Charlesworth also believes the Kookaburras’ soft ride into the semi-finals did not prepare them mentally for the intensity of the semi-final battle.

After big wins against Canada, South Africa and Pakistan, the Australians only needed to draw against the Dutch to qualify for the semi-finals, then played a 3-3 dead rubber against Great Britain.

“They had an easy ride through and sometimes that doesn’t prepare you for the toughness of what’s ahead, whereas both Germany and Spain struggled in their pool games but came through.”

Germany and Spain will meet in tonight’s final, while Australian and The Netherlands will play for the bronze medal.

Dancer has called on his players to rebound from their disappointment and produce a performance worthy of their talents in their last appearance as a team. Captain Bevan George and senior defender Matthew Wells are among the players who have already declared they will retire after the Games.

“I think this is the last opportunity for a number of these players to play together and it would be gut-wrenching for them to come away with nothing, it’s gut-wrenching enough to lose this match (the semi-final),” Dancer said.

“I have faith in this team to lift itself for the next match.

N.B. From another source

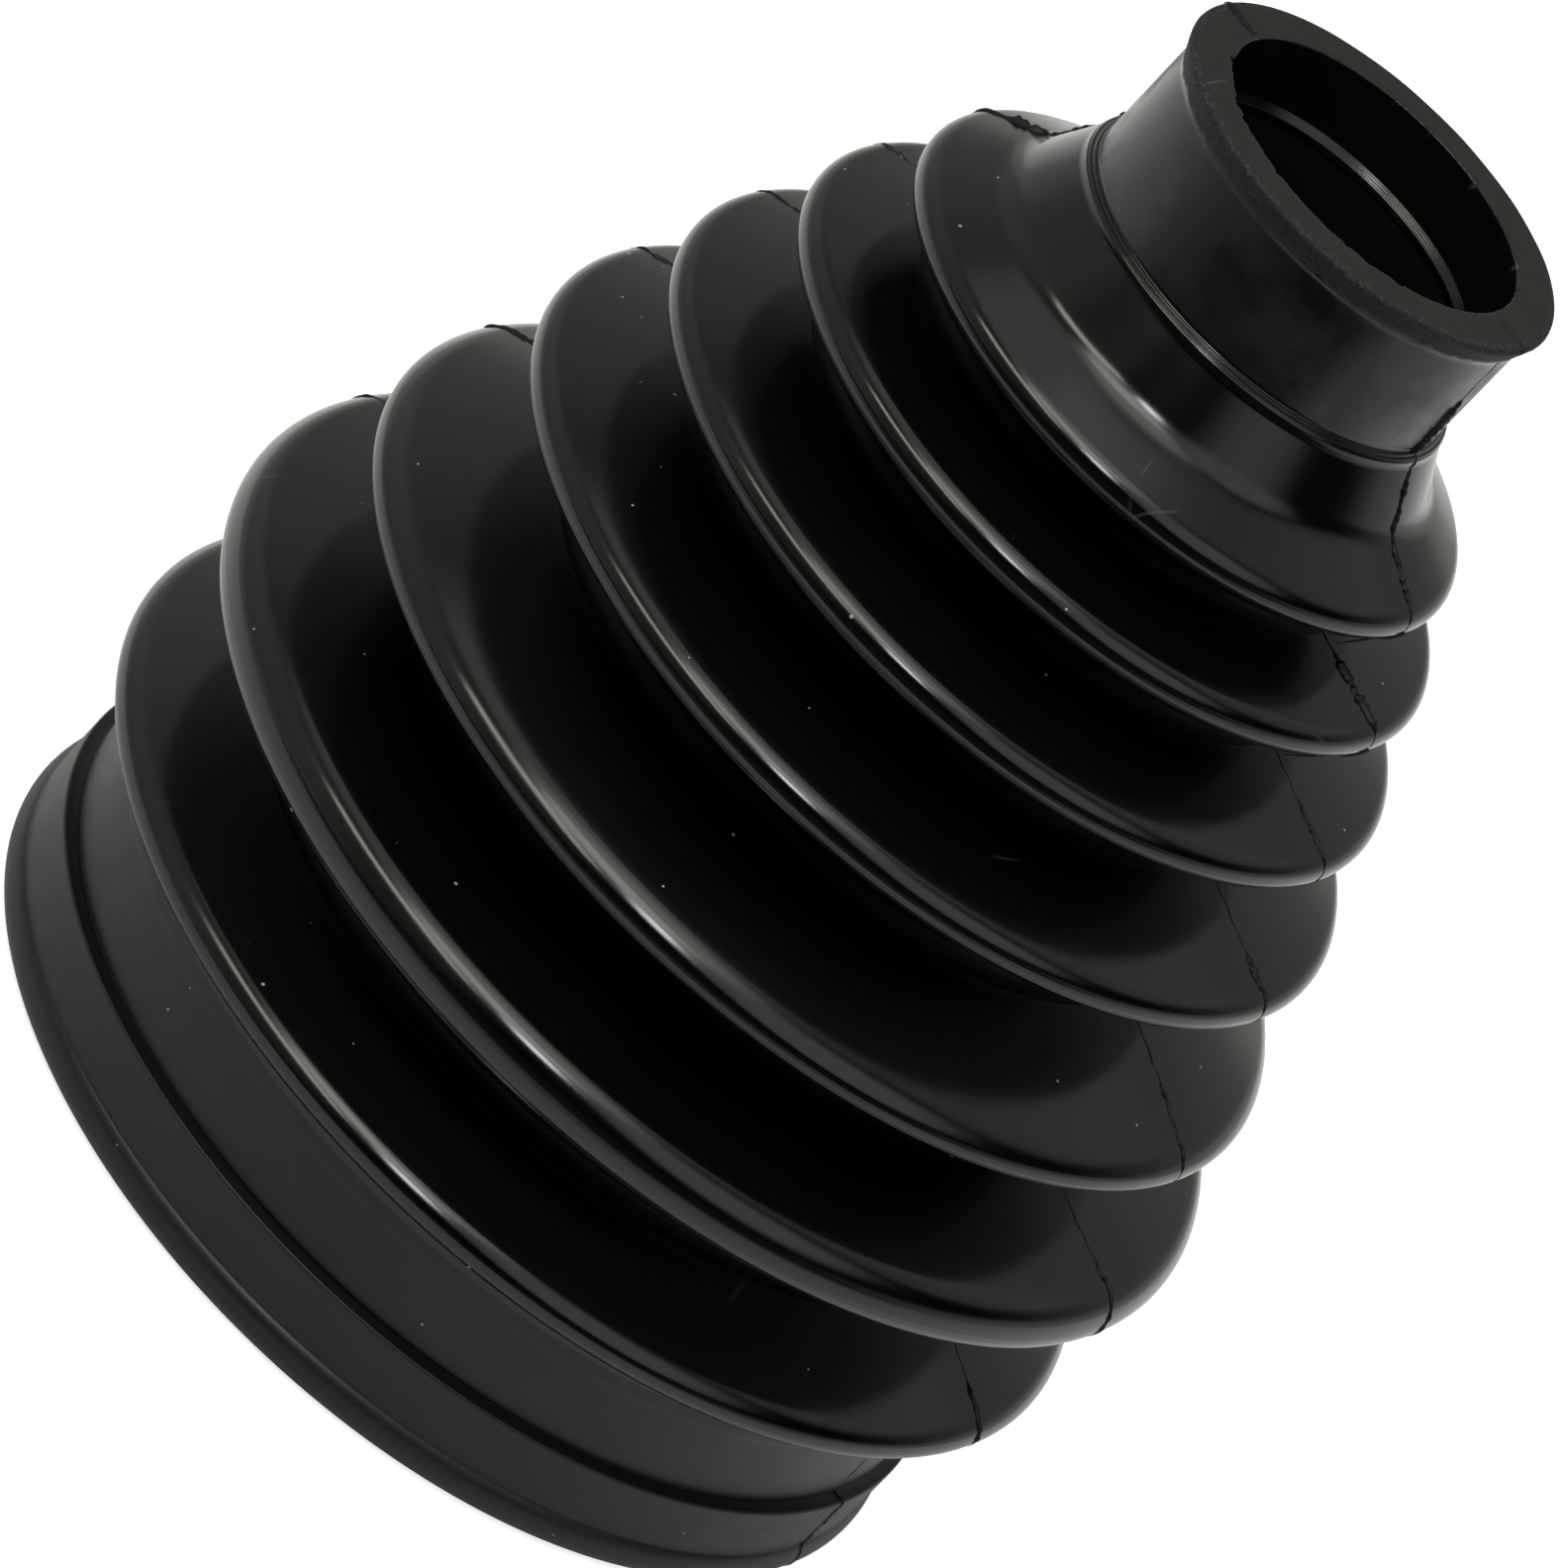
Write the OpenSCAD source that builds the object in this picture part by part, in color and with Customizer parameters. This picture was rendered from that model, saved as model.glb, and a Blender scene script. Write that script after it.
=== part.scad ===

“We didn’t play particularly well against Britain and some of what we saw in that match was in this game as well. We need to re-establish our belief and that will be the difference after this loss tonight. We need to remind our players of their strengths.”

The women’s team rebounded from its disappointment at missing the semi-finals to win the play-off for fifth, 2-0, from Great Britain.

Charlesworth said the women’s team had also been unlucky.

“They are good enough to win a medal and they played well enough and they missed out on goal difference (to China),” he said.